I found the combination of accordion and cello at the Cathedral that opening night a fascinating one, and while I learnt much more about the amazing range of effects – some of them uncannily ventriloquial – that are possible on the accordion, I was grateful to composers Sofia Gubaidulina, Sally Beamish and Astor Piazzolla for the way in which their music explored both instruments, and for the fact that it gave those fine musicians ample scope to show how well the two quite different voices could speak to one another.

Later on I did hear voices grumbling about some of the material on the programme. And that’s fine – the important thing is to be there and listen. We have to have faith that the artists of the world know what they’re doing, and we must pay them the attention that is their due. But at the same time we mustn’t make it too easy for them – what they’re dealing with matters too much for obsequiousness or sentimentality.

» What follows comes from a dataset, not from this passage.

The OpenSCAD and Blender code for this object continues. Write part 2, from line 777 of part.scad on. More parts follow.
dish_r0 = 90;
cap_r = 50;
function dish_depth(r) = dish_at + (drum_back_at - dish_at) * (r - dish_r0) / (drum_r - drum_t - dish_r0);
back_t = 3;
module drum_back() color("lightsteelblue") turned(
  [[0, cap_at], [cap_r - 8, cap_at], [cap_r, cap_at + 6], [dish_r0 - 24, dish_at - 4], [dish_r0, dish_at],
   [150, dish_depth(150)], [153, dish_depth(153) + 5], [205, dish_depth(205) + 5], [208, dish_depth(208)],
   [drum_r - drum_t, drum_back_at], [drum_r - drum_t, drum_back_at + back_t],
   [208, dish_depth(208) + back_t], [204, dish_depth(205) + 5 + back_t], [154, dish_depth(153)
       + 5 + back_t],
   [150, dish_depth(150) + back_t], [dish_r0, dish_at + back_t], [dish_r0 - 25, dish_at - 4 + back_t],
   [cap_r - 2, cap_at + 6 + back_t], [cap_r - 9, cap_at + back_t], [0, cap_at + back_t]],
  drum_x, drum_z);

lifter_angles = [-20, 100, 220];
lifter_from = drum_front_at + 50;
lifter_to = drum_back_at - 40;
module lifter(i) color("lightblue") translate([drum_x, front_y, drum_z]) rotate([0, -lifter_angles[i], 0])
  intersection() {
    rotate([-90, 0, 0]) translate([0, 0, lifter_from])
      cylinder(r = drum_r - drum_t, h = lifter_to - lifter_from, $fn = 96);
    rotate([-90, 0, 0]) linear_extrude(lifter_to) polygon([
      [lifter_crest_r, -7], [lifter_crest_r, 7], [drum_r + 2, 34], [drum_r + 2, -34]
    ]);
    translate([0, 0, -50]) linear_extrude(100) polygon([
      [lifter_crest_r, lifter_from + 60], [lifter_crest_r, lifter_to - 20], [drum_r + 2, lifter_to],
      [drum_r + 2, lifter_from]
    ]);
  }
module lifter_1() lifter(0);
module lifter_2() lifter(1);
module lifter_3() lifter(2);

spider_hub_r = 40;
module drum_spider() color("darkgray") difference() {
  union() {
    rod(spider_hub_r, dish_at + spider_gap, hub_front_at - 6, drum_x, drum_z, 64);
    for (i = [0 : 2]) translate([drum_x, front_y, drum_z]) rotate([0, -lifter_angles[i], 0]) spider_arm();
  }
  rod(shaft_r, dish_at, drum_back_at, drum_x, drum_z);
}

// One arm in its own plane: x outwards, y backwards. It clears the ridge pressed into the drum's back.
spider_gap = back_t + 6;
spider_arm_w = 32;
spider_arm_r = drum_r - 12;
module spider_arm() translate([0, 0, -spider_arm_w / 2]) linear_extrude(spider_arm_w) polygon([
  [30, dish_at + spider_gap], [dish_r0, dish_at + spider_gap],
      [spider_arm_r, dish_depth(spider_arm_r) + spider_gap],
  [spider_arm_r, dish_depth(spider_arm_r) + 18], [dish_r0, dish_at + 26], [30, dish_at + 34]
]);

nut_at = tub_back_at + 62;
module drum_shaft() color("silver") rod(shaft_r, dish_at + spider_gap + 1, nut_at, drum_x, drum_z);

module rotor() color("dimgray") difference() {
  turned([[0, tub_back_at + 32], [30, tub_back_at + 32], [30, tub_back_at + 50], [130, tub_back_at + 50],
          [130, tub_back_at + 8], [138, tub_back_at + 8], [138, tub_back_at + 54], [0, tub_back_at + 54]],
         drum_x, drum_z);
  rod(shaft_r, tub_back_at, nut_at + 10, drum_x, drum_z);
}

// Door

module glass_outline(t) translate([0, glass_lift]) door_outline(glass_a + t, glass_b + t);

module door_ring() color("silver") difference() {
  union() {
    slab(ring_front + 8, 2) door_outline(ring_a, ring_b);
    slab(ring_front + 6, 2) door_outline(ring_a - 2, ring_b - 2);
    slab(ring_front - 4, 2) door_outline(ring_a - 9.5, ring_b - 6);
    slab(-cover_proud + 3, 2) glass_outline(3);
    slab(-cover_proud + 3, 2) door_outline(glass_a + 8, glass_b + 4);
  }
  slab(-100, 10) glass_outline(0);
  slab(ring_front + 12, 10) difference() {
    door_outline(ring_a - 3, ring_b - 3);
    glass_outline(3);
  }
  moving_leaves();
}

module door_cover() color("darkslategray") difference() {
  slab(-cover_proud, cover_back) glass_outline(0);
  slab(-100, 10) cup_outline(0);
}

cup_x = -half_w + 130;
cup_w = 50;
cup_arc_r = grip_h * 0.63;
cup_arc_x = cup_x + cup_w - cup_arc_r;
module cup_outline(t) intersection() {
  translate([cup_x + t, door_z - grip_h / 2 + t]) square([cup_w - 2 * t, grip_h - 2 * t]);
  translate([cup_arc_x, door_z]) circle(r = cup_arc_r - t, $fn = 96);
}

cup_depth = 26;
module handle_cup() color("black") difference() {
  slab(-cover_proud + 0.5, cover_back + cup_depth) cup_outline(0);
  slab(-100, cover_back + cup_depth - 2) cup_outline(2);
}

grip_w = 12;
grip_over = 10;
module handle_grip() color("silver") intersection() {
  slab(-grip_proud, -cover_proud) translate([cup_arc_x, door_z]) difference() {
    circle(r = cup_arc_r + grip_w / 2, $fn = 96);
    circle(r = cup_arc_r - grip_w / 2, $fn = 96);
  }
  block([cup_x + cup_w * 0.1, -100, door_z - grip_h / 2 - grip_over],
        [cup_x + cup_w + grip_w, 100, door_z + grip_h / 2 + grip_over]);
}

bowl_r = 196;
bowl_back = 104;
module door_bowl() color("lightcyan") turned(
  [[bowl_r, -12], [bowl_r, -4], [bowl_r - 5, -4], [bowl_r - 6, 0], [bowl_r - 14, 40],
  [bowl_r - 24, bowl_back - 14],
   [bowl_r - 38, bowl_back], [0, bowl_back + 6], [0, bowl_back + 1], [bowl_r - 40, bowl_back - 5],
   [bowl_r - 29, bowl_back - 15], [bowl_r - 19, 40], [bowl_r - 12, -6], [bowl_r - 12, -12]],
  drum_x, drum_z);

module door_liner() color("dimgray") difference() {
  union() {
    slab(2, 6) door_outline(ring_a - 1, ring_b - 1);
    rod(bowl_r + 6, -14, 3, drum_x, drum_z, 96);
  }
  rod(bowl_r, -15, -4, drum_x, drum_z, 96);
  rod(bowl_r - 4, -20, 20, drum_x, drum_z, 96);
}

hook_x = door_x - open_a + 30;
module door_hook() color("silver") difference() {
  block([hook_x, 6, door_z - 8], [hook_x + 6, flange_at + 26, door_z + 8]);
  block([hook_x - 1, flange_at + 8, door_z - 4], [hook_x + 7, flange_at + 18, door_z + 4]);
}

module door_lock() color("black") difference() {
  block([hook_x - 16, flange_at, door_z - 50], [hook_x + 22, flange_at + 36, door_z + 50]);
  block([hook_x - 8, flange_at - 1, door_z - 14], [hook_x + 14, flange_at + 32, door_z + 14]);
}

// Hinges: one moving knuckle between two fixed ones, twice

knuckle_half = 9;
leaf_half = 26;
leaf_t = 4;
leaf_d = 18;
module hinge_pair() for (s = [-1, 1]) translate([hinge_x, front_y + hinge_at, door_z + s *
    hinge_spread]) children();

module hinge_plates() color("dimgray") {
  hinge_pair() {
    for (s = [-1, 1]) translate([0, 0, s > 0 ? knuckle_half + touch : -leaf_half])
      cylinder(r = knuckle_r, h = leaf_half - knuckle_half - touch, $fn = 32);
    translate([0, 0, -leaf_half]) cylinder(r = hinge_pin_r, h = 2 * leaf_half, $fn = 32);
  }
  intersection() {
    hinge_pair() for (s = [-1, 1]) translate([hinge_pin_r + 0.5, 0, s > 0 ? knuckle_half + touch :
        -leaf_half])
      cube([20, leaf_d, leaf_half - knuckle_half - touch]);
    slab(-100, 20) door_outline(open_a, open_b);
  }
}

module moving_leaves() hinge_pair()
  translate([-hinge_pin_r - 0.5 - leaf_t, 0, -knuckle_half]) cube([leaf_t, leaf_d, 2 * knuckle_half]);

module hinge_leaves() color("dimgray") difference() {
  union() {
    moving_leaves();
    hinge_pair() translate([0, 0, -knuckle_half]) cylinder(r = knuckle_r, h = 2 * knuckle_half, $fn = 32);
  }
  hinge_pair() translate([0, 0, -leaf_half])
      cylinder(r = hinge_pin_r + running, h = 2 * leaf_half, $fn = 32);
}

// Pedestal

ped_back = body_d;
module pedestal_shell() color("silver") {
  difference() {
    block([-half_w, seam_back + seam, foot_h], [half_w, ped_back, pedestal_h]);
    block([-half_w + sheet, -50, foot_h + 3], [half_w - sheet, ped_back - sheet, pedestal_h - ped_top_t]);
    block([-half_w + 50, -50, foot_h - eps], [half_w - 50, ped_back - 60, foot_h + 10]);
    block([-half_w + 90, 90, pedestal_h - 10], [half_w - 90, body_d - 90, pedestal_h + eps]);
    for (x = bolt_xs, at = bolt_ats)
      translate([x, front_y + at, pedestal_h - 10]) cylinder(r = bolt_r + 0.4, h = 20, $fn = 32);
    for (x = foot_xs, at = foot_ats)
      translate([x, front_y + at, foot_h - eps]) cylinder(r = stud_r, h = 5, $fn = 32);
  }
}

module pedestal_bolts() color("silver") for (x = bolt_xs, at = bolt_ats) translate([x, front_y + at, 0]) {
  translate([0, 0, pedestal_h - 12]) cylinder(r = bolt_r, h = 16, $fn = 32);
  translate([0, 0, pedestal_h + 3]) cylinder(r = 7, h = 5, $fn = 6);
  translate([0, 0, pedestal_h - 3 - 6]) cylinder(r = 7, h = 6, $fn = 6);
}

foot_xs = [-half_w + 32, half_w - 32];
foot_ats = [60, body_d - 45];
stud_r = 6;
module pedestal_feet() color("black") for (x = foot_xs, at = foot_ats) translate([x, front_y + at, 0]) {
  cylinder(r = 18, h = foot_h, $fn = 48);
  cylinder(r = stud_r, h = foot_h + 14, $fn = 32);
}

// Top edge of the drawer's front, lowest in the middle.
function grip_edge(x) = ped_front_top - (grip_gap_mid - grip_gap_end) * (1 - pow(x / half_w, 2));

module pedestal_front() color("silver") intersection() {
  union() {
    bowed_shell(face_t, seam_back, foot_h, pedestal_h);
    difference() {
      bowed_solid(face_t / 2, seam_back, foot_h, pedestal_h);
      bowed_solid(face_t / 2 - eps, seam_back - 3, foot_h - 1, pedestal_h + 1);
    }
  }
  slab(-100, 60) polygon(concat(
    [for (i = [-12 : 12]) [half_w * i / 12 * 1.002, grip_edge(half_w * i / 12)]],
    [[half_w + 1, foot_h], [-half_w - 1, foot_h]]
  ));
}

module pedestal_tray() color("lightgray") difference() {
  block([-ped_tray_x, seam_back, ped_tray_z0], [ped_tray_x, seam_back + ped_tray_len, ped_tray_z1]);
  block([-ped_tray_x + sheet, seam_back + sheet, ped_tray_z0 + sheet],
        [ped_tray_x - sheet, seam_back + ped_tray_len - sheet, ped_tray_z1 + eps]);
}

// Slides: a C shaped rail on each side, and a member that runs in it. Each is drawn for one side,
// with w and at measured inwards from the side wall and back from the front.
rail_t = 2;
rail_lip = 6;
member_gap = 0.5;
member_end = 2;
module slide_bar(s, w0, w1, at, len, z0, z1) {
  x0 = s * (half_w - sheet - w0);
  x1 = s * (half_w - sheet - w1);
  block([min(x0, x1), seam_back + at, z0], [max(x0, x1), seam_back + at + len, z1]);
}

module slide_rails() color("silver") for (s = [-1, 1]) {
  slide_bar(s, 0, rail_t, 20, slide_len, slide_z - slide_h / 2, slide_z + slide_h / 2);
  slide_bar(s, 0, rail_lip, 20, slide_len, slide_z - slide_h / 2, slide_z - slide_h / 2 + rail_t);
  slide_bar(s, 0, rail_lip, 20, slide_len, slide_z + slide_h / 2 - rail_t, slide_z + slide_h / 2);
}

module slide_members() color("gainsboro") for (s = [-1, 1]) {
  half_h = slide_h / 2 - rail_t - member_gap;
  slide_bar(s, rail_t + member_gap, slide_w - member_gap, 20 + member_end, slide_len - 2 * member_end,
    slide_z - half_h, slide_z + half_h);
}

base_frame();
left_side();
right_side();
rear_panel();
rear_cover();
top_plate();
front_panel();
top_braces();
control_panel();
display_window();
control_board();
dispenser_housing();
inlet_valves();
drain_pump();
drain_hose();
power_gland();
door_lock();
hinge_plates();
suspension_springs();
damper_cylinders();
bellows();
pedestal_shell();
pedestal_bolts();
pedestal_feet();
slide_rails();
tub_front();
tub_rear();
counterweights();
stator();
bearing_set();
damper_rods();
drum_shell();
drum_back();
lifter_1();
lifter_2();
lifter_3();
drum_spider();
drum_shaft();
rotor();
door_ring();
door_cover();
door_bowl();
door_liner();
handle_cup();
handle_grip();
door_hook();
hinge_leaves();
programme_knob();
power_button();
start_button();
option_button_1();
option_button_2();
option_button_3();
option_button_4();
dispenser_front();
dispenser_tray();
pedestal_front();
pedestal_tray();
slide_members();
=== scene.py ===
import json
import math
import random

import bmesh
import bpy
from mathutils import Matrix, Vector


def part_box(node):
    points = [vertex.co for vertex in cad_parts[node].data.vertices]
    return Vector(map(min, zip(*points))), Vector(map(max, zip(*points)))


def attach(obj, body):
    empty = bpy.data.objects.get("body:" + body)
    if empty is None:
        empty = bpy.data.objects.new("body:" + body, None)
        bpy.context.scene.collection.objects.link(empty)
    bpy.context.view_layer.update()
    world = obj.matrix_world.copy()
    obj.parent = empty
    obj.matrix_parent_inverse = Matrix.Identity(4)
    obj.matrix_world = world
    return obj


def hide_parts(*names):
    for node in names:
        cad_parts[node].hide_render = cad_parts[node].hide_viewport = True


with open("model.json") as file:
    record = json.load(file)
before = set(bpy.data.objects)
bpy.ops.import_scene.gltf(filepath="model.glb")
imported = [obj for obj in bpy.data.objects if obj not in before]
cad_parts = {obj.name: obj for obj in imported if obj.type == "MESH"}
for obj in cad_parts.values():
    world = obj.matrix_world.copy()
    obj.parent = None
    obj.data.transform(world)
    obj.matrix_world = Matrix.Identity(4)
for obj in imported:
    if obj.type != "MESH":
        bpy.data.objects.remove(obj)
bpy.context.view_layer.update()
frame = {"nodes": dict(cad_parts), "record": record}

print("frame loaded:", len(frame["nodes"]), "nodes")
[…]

And for thick-headed utilitarianism. The banality you hear from some quarters of Scottish political life these days from those who would measure or indeed “brand” art – and life – as commodities.

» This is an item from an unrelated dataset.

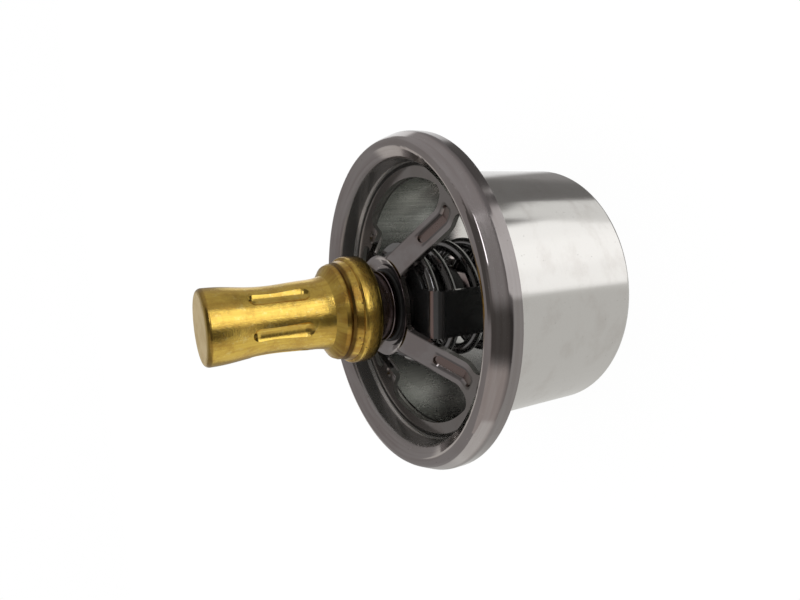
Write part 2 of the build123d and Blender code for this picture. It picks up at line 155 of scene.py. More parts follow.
class Board:
    """A node tree with one way to add any node."""

    def __init__(self, tree: bpy.types.NodeTree) -> None:
        """Keep the tree and empty it.

        Args:
            tree: The node tree of a material or of the world.
        """
        self.tree = tree
        tree.nodes.clear()

    def node(
        self,
        kind: str,
        settings: dict[str, Any] | None = None,
        inputs: dict[str | int, Any] | None = None,
    ) -> bpy.types.Node:
        """Add one node.

        Args:
            kind: The node's type name.
            settings: Its properties, which are set before its sockets.
            inputs: Values or signals for its sockets, by name or number.

        Returns:
            The new node.
        """
        made = self.tree.nodes.new(kind)
        for name, value in (settings or {}).items():
            setattr(made, name, value)
        for key, value in (inputs or {}).items():
            socket = made.inputs[key]
            if isinstance(value, Signal):
                self.tree.links.new(value.socket, socket)
            elif isinstance(value, bpy.types.NodeSocket):
                self.tree.links.new(value, socket)
            else:
                socket.default_value = value
        return made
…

George Mackay Brown couldn’t have lived further from that world. The world of voyaging about which he often wrote is of course symbolised in the Cathedral he loved. “The great stone ship that was to bear the people of Orkney through many generations,” as he described it in the context of Earl Rognvald’s 12th century expedition to Jerusalem.

The “Sails in St Magnus”, painted all of 12 years ago by Erlend Brown, Dave Jackson, Mary Scott and Andrew Parkinson to texts by GMB were aired again in the Cathedral nave. They offer glimpses of that journey that are as fresh as ever and welcome to see in place again. The Festival does the performing arts proud, not always so well the visual arts, though perhaps when the Pier reopens new possibilities will emerge.

But that was the other theme of the Festival this year, sea journeys. Of course it was the commerce of the sea that took Alexander Greig (that became Grieg) to Bergen, and in general made that part of Norway so cosmopolitan. Like Orkney, and its midsummer Festival.